WORK TO BE COMPLETED:
Of the material below, the lines to be retyped are those from the line containing "Model this object in Blender" through the line containing "GAP = 0.0003", inclusive; reproduce them exactly.

DATA:
★ ★ ★ ★ ★
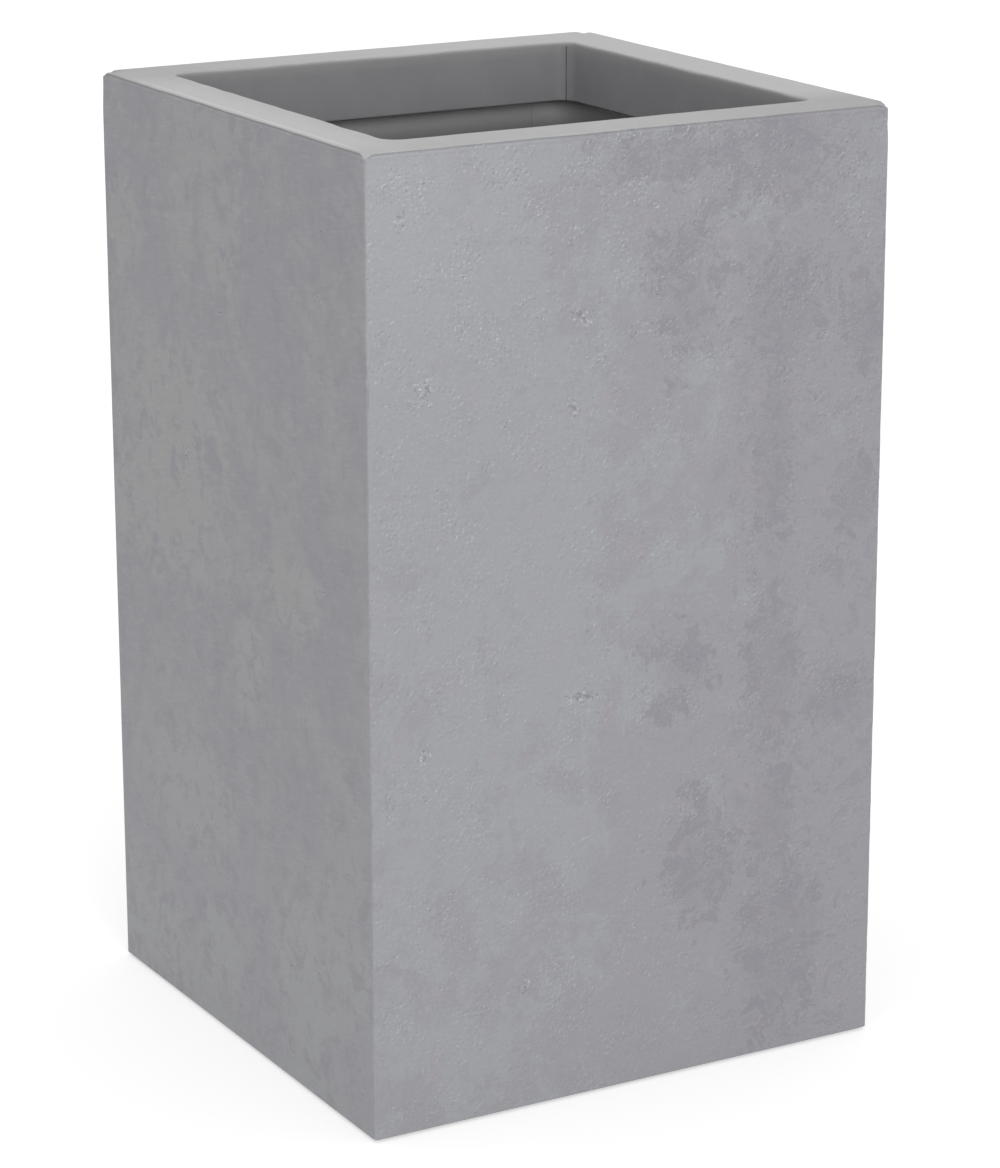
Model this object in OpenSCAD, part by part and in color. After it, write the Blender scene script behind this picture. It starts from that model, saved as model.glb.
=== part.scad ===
// Tall square planter with a concrete finish: a thin moulded shell under a flat lip whose inner edge
// turns down as a band, with a loose shelf half way up that carries a lift-out insert.
// Millimetres, +Z up. The origin is the middle of the footprint on the floor.

/* [Shell] */
// Outer width and depth of the square shell
side = 400; // [340:5:600]
// Height from the floor to the top of the lip
height = 670; // [560:5:1000]
// Thickness of the shell walls
wall = 7; // [4:0.5:11]
// Radius of the upright outer edges and of the lip's outer top edge
edge_r = 3; // [1:0.5:3.5]
// Radius of the shell's upright inner corners
inner_corner_r = 4; // [1:0.5:6]
// Gap between the floor and the shell's lower edge
floor_gap = 2; // [0.5:0.5:5]

/* [Lip] */
// Width of the lip's flat top
lip_w = 37; // [30:1:60]
// Thickness of the lip, the smooth edge that shows above the textured walls
lip_t = 4; // [4:0.5:12]
// Thickness of the adhesive bed, left as a fine recessed line between lip and wall
bed_t = 0.8; // [0.4:0.1:2]
// Radius along the lip's inner top edge
lip_inner_edge_r = 1.5; // [0.5:0.5:3]
// Radius of the opening's corners
opening_r = 12; // [5:1:20]
// Thickness of the tongue under the lip that fits inside the shell
tongue_w = 5; // [3:0.5:8]
// Depth of the tongue below the lip
tongue_h = 10; // [5:1:20]

/* [Band] */
// Depth of the turned-down band, from the top of the lip to its lower edge
band_depth = 45; // [25:1:80]
// Thickness of the band
band_t = 5; // [3:0.5:8]
// Width of the seam between two strips of the band, in each corner
band_seam = 0.6; // [0.3:0.1:1.5]

/* [Corner posts] */
// Reach of a corner post along each wall
post_leg = 44; // [36:1:56]
// Thickness of a corner post where its hollow face runs out
post_edge_t = 2.5; // [1.5:0.5:5]
// Bevel on a corner post that clears the shell's inner corner radius
post_bevel = 6; // [4:0.5:8]

/* [Base] */
// Thickness of the base plate
base_t = 12; // [8:1:20]
// Radius of the drain hole in the base plate
base_hole_r = 16; // [10:1:22]
// Radius of the rubber feet
foot_r = 20; // [12:1:30]
// Height of the rubber feet
foot_h = 8; // [6:0.5:15]
// Distance from a foot's centre to the shell's inner face
foot_inset = 50; // [36:1:80]
// Bevel around the lower edge of a foot
foot_bevel = 1.5; // [0.5:0.5:3]

/* [Base screws] */
// Radius of the base screws
screw_r = 2.5; // [1.5:0.5:3]
// Radius of the countersunk screw heads
screw_head_r = 5; // [4:0.5:6]
// Overall length of the screws
screw_len = 40; // [30:5:60]
// Distance from a screw's axis to each wall
screw_inset = 8.5; // [7:0.5:10]

/* [Shelf] */
// Thickness of the loose shelf
shelf_t = 12; // [8:1:20]
// Radius of the shelf's corners
shelf_corner_r = 12; // [5:1:30]
// Gap on each side as the shelf is lifted out through the opening
shelf_clear = 4; // [2:0.5:8]
// Radius of the drain and hand hole in the shelf
hand_hole_r = 45; // [30:1:60]
// Length of a shelf bracket along its wall
bracket_w = 60; // [40:1:100]
// Height of a shelf bracket below the shelf
bracket_h = 36; // [24:1:60]
// Thickness of a bracket at its nose and at its foot
bracket_t = 8; // [5:0.5:12]
// Overlap of a bracket under the shelf's edge
bracket_bearing = 12; // [8:1:20]
// Height of the step on a bracket that keeps the shelf in place
bracket_step_h = 6; // [3:0.5:10]
// Gap between that step and the shelf's edge
bracket_step_gap = 1; // [0.5:0.5:3]

/* [Insert] */
// Drop from the top of the lip to the rim of the insert
insert_drop = 95; // [85:1:140]
// Overall height of the insert with its feet
insert_h = 250; // [180:5:320]
// Gap on each side as the insert is lifted out through the opening
insert_clear = 5; // [3:0.5:10]
// Width of the insert's rim outside its walls
insert_rim_w = 9; // [6:0.5:14]
// Depth of the turned-down edge of the insert's rim
insert_rim_h = 10; // [6:1:16]
// Thickness of the insert's walls and rim
insert_wall = 3; // [2:0.5:5]
// Thickness of the insert's floor
insert_floor_t = 4; // [3:0.5:6]
// Radius of the insert's upright inner corners
insert_corner_r = 12; // [6:1:24]
// Radius of the insert's feet
insert_foot_r = 16; // [10:1:24]
// Height of the insert's feet
insert_foot_h = 8; // [5:0.5:12]
// Distance from a foot's centre to the insert's outer wall
insert_foot_inset = 34; // [26:1:60]
// Radius of the drain hole in the insert
insert_hole_r = 12; // [8:1:20]

/* [Insert handles] */
// Radius of the handle wire
wire_r = 2; // [1.5:0.25:3]
// Distance between the two pivot lugs of a handle
lug_span = 100; // [80:2:140]
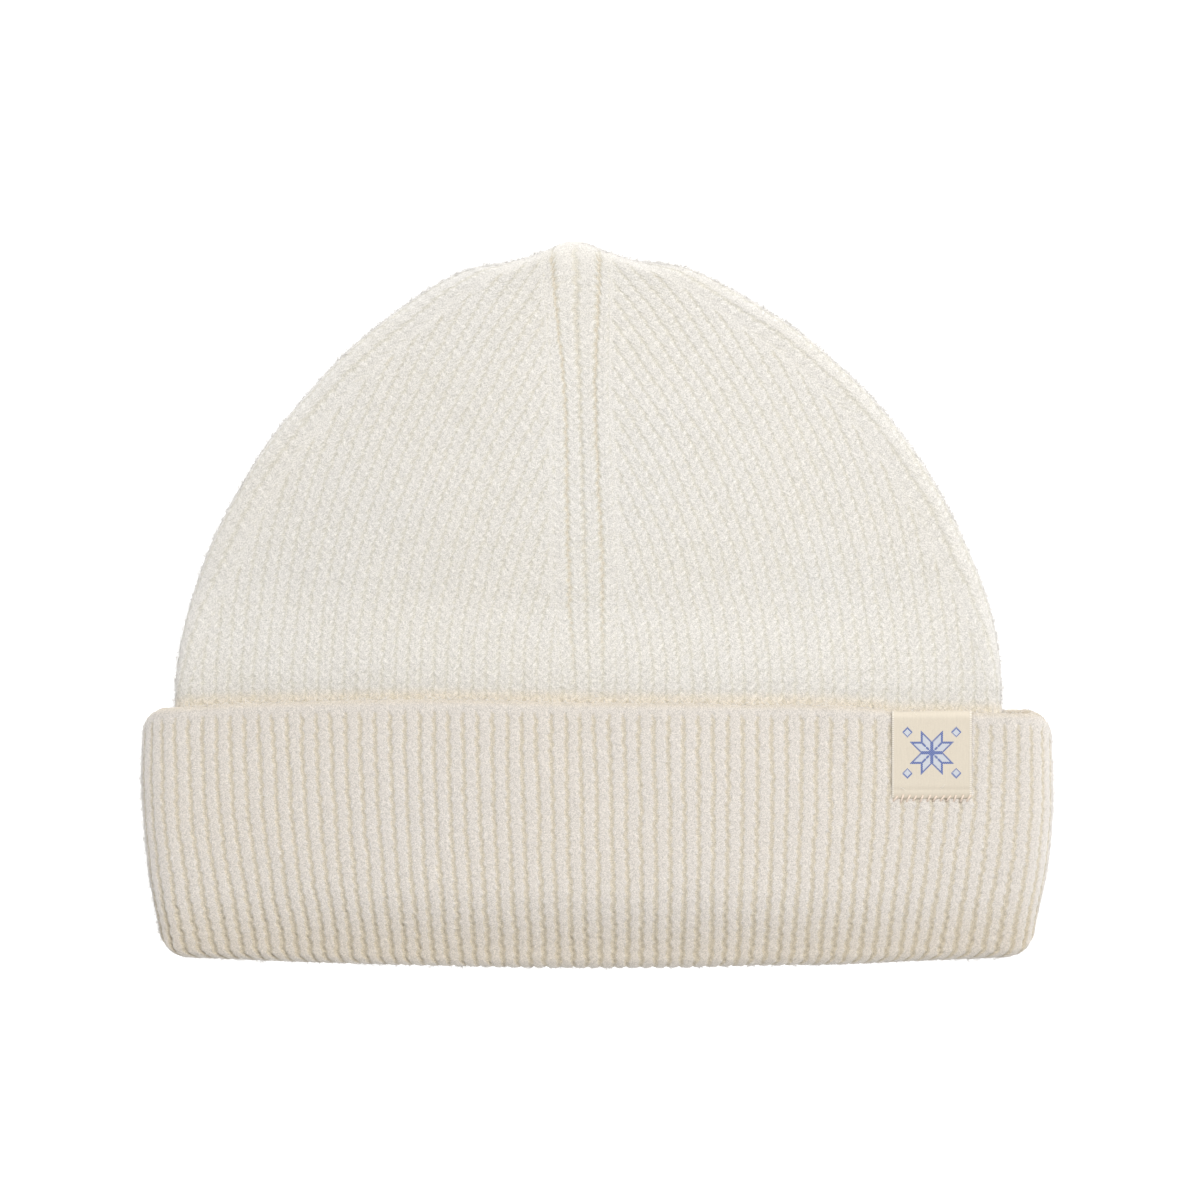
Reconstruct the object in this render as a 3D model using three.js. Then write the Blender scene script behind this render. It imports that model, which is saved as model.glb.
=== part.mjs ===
// A ribbed knit watch cap with its cuff turned up, lying flat on its back, and the woven
// label that is folded over the cuff's free edge. Millimetres, +Z up.
//
// X runs across the cap, Y from the folded bottom edge up to the tip of the crown, and Z is
// the thickness of the lying cap. The origin is in the middle of its footprint, on the
// surface that it lies on.
//
// The knit is one closed wall. Its profile starts at the tip, comes down the crown's outer
// face into the pocket behind the cuff, turns and climbs the cuff's inner face, passes over
// the free edge, comes down the ribbed outer face, rounds the bottom fold and climbs the
// inside of the cap back to the tip. Each station of that profile is a closed ring.
import * as THREE from 'three';

// The knit
const WALL = 2.8;                // thickness of one layer, crest to inner face
const RIBS = 132;                // wales counted round the cap
const GORES = 4;                 // of the crown, between its four decrease bands
const RIBS_PER_QUARTER = RIBS / GORES;
const CUFF_GROOVE_DEPTH = 0.8;
const CUFF_GROOVE_SHARE = 0.34;  // of a rib's pitch
const CROWN_PITCH = 3.34;
const CROWN_GROOVE_DEPTH = 0.45;
const BAND_GROOVE_DEPTH = 0.8;
const BAND_WALES = 2;            // on each side of a band's middle groove
const BAND_PITCH = 4.3;          // of a band's wales, up on the crown

// The lying cap, by its places in plan
const TIP_Y = 92.3;
const CROWN_BASE_Y = -21.5;
const CUFF_EDGE_Y = -26.6;
const FOLD_Y = -91.8;
const POCKET_RIB_Y = -36;        // where the crown's ribs end inside the pocket
const CROWN_HALF_WIDTH = 105.4;
const CROWN_ACROSS_POWER = 1.8;  // of the crown's outline, a superellipse
const CROWN_ALONG_POWER = 1.7;
const CROWN_MIDDLE_X = -2.3;
const TIP_LEAN = 3.6;            // the tip lies this far to the left of the crown's middle
const TIP_LEAN_POWER = 6;        // how late the outline follows the tip
const CUFF_MIDDLE_X = -0.2;
const CUFF_HALF_WIDTH_AT_EDGE = 115.6;
const CUFF_HALF_WIDTH_AT_FOLD = 111.2;
const BODY_HALF_WIDTH_AT_FOLD = 108;
const FOLD_BOW = 2.4;            // the fold's ends lie this much higher than its middle
const CORNER_RADIUS = 5;         // of the cuff's four corners in plan

// The section across the cap
const SIDE_FOLD_RADIUS = 1.5;    // inside the innermost layer's side folds
const FOLD_GAP = 0.6;            // between the cuff and the crown behind it, at the fold
const EDGE_GAP = 2;              // the same at the cuff's free edge
const ARCH_POWER = 1.5;
const ARCH_AT_CUFF = 11;         // rise of the upper layer's middle over its sides

// The crown's rows, by the angle that carries a row round the outline. lift is how far the
// back layer lies above the surface, and arch the rise of the front layer's middle.
const CROWN_SECTIONS = [
  { angle: 0, lift: 4.3, arch: 10.4 },
  { angle: 6, lift: 2.5, arch: 10.5 },
  { angle: 12, lift: 0.9, arch: 10.6 },
  { angle: 20, lift: 0, arch: 10.2 },
  { angle: 34, lift: 0, arch: 9.2 },
  { angle: 50, lift: 0, arch: 7.3 },
  { angle: 66, lift: 0, arch: 4.6 },
  { angle: 78, lift: 0, arch: 2.2 },
  { angle: 90, lift: 0, arch: 0 },
];
const OUTER_ROWS = [88.4, 85, 78, 70, 61, 51, 41, 31, 21, 12, 6, 0];
const INNER_ROWS = [4, 12, 21, 33, 46, 59, 71, 80, 86, 88.6];
const BANDS_FULL_AT = 20;        // the angle from which the bands have their full relief

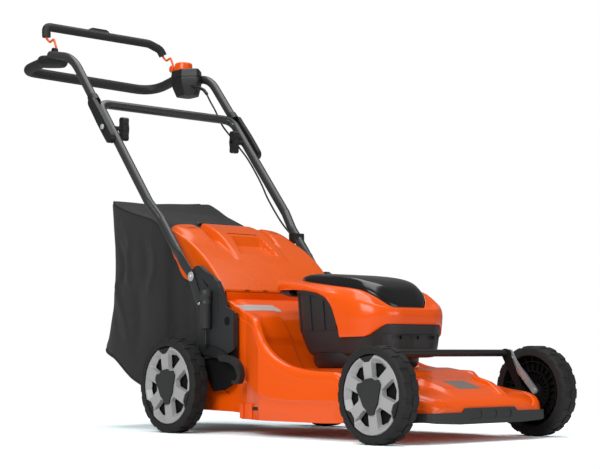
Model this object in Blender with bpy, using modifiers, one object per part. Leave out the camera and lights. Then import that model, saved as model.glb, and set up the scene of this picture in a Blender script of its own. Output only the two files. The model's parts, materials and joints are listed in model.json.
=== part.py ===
# Cordless lawn mower with a grass bag, standing on its four wheels
# Metres, +Z up, front towards -Y. Shapes are drawn from the middle of the wheelbase on the ground
import math

import bmesh
import bpy
from mathutils import Matrix, Vector

GAP = 0.0003

WHEELBASE = 0.720
FRONT_RADIUS = 0.1015
REAR_RADIUS = 0.1145
WHEEL_OUTER_X = 0.2690
WHEEL_WIDTH = 0.0466
LUG_HEIGHT = 0.0022
TREAD_STEPS = 28

DECK_WALL = 0.0030
PLATE_Z = 0.1547
BLADE_AXIS_Y = -0.062
BLADE_RADIUS = 0.210
BLADE_Z = 0.0552
BLADE_THICKNESS = 0.0030

FRONT_PIVOT = (0.0, -0.310, 0.1870)
REAR_PIVOT = (0.0, 0.310, 0.2005)
AXLE_TUBE = 0.0078
CRANK_X = 0.2138
CRANK_THICKNESS = 0.0052
STUB_RADIUS = 0.0060

BRACKET_X = 0.2085
BRACKET_THICKNESS = 0.0040
HANDLE_TUBE = 0.0110
ARM_X = 0.2258
LOWER_END_X = 0.2150
UPPER_ARM_X = 0.2350
FOLD_AXIS = (0.0, 0.678, 0.789)
ARM_DIRECTION = Vector((0.0, 0.6412, 0.7674))
BOLT_RADIUS = 0.0042

LOOP_TUBE = 0.0130
LOOP_END_Y = 1.100
BAIL_AXIS = (0.0, 0.9963, 1.0516)
BAIL_WIRE = 0.0030
BAIL_SLEEVE = 0.0110
BUTTON_CENTRE = (0.190, 0.943, 1.030)
BUTTON_RADIUS = 0.0180

FLAP_AXIS = (0.0, 0.250, 0.337)
FLAP_HALF_WIDTH = 0.185
FLAP_WALL = 0.0035
HINGE_ROD = 0.0030

LID_AXIS = (0.0, -0.2155, 0.2935)
HOOD_WALL = 0.0030
BAG_WALL = 0.0025
CABLE_RADIUS = 0.0025

ORANGE = ((0.85, 0.12, 0.015), 0.28, 0.0)
BLACK_PLASTIC = ((0.022, 0.022, 0.024), 0.45, 0.0)
GREY_PLASTIC = ((0.055, 0.056, 0.060), 0.50, 0.0)
GLOSS_BLACK = ((0.008, 0.008, 0.009), 0.12, 0.0)
RUBBER = ((0.018, 0.018, 0.019), 0.80, 0.0)
HUB_GREY = ((0.42, 0.43, 0.44), 0.35, 0.0)
STEEL = ((0.62, 0.62, 0.63), 0.28, 1.0)
DARK_STEEL = ((0.05, 0.05, 0.055), 0.40, 0.8)
COPPER = ((0.55, 0.24, 0.10), 0.35, 0.9)
CLOTH = ((0.035, 0.035, 0.038), 0.90, 0.0)
BOARD_GREEN = ((0.02, 0.16, 0.06), 0.45, 0.0)

frontCentre = Vector((0.0, -WHEELBASE / 2, FRONT_RADIUS))
rearCentre = Vector((0.0, WHEELBASE / 2, REAR_RADIUS))
foldAxis = Vector(FOLD_AXIS)
wheelInnerX = WHEEL_OUTER_X - WHEEL_WIDTH

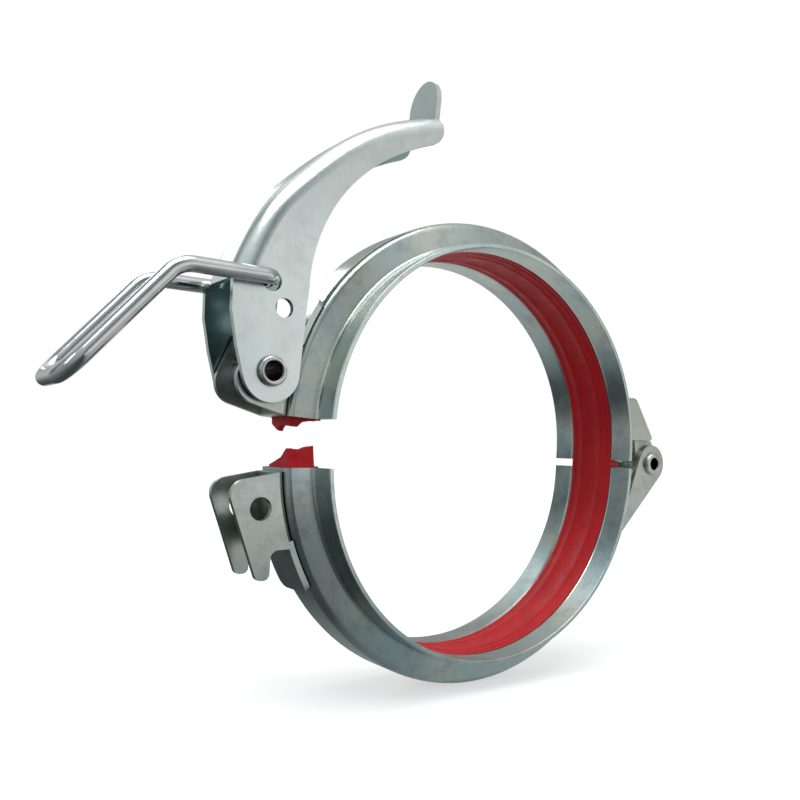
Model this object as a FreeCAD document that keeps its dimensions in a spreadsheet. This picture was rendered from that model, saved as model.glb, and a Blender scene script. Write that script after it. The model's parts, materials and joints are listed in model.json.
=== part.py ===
import FreeCAD, Part
import math
import os
import re

import Sketcher
from FreeCAD import Placement, Rotation, Vector

# Lever-lock coupling for a shouldered 6 inch pipe (168.3 mm outside diameter).
# The pipe axis is Y, the hinge is at +X, the latch at -X and Z is up. The origin is the bore centre
# of the lower half. The coupling stands a few degrees open, with its lever up and its bail unhooked.
# The pieces of the upper half are modelled with the coupling closed, then turned open on the hinge.

doc = FreeCAD.newDocument("grooved_coupling")
sheet = doc.addObject("Spreadsheet::Sheet", "dims")

DIMENSIONS = {
    "crest_radius": 100,         # outside of the shell's crest
    "neck_radius": 86,           # inside of the two necks, where the pipes pass
    "shell_sheet": 2,            # thickness of the pressed shells
    "crest_half": 11,            # half width of the crest, to the bend's sharp corner
    "shoulder_half": 13.4,       # half width over the shoulders where they meet the necks
    "rim_half": 25.7,            # half of the whole width, rim to rim
    "shell_bend": 1.5,           # inside radius of the shell's bends
    "rim_round": 0.4,            # deburred rim
    "lower_sweep": 178.5,        # degrees of ring in each half
    "upper_sweep": 180.5,
    "opening": 5.1,              # degrees that the coupling stands open
    "hinge_across": 121.5,       # hinge pin, from the bore centre
    "hinge_up": 0.8,
    "gasket_radius": 86.04,      # sealing lips of the rubber ring, pressed level with the necks
    "gasket_valley": 86.1,       # between the lips
    "gasket_outer": 97.6,
    "gasket_half": 8.8,          # half width at the crest
    "gasket_foot": 11,           # half width at the necks
    "gasket_lip": 6.3,           # where the lips stand, from the middle
    "bracket_gap": 0.2,          # brackets clear the crest by this much beside the welds
    "bracket_sheet": 2.4,
    "catch_half": 11,            # half width over the catch's ears
    "lever_ears_half": 11.5,     # half width over the lever bracket's ears
    "hinge_outer_half": 11.2,    # half width over the lower, outer hinge ears
    "hinge_panel_half": 11,      # half width over the upper hinge bracket beside its joggle
    "hinge_inner_half": 8.6,     # half width over the upper, inner hinge ears
    "ear_bend": 2.2,             # outside radius where the ears leave the base plate
    "tongue_corner": 4,
    "catch_hole": 4.6,           # radii of the holes
    "lock_hole": 3.85,
    "pivot_hole": 4.55,
    "bail_hole": 4.1,
    "bail_slack": 0.8,           # how far the bail's wire stands above the middle of its holes
    "hinge_hole": 3.55,
    "lever_half": 15,            # half width over the lever's walls at the pivot
    "lever_tip_half": 13.4,
    "lever_sheet": 2.5,
    "lever_bend": 7.5,           # outside radius along the lever's back
    "tab_half": 10.3,            # thumb tab
    "tab_rise": 18.2,
    "pivot_across": -110.4,      # lever pivot, coupling closed
    "pivot_up": 15.4,
    "bail_up": 35.5,             # bail pivot, from the lever pivot
    "bail_back": 0.6,
    "wire_radius": 3,            # bail
    "bail_half": 18.6,           # half width between the centres of the bail's legs
    "lever_bore": 3.65,          # lever pivot rivet
    "lever_shank": 4.5,
    "lever_head": 5.85,
    "hinge_bore": 3.0,           # hinge rivet
    "hinge_shank": 3.5,
    "hinge_head": 5.7,
    "rivet_lip": 2.2,            # how far the rolled heads stand out
    "rivet_play": 0.1,
    "spacer_wall": 1.9,
    "washer_radius": 9.5,
    "washer_sheet": 0.8,
}
for row, (alias, value) in enumerate(DIMENSIONS.items(), start=1):
    sheet.set(f"A{row}", alias)
    sheet.set(f"B{row}", str(value))
    sheet.setAlias(f"B{row}", alias)
doc.recompute()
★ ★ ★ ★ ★
REPLY:
Model this object in Blender with bpy, using modifiers, one object per part. Leave out the camera and lights. Then import that model, saved as model.glb, and set up the scene of this picture in a Blender script of its own. Output only the two files. The model's parts, materials and joints are listed in model.json.
=== part.py ===
# Cordless lawn mower with a grass bag, standing on its four wheels
# Metres, +Z up, front towards -Y. Shapes are drawn from the middle of the wheelbase on the ground
import math

import bmesh
import bpy
from mathutils import Matrix, Vector

GAP = 0.0003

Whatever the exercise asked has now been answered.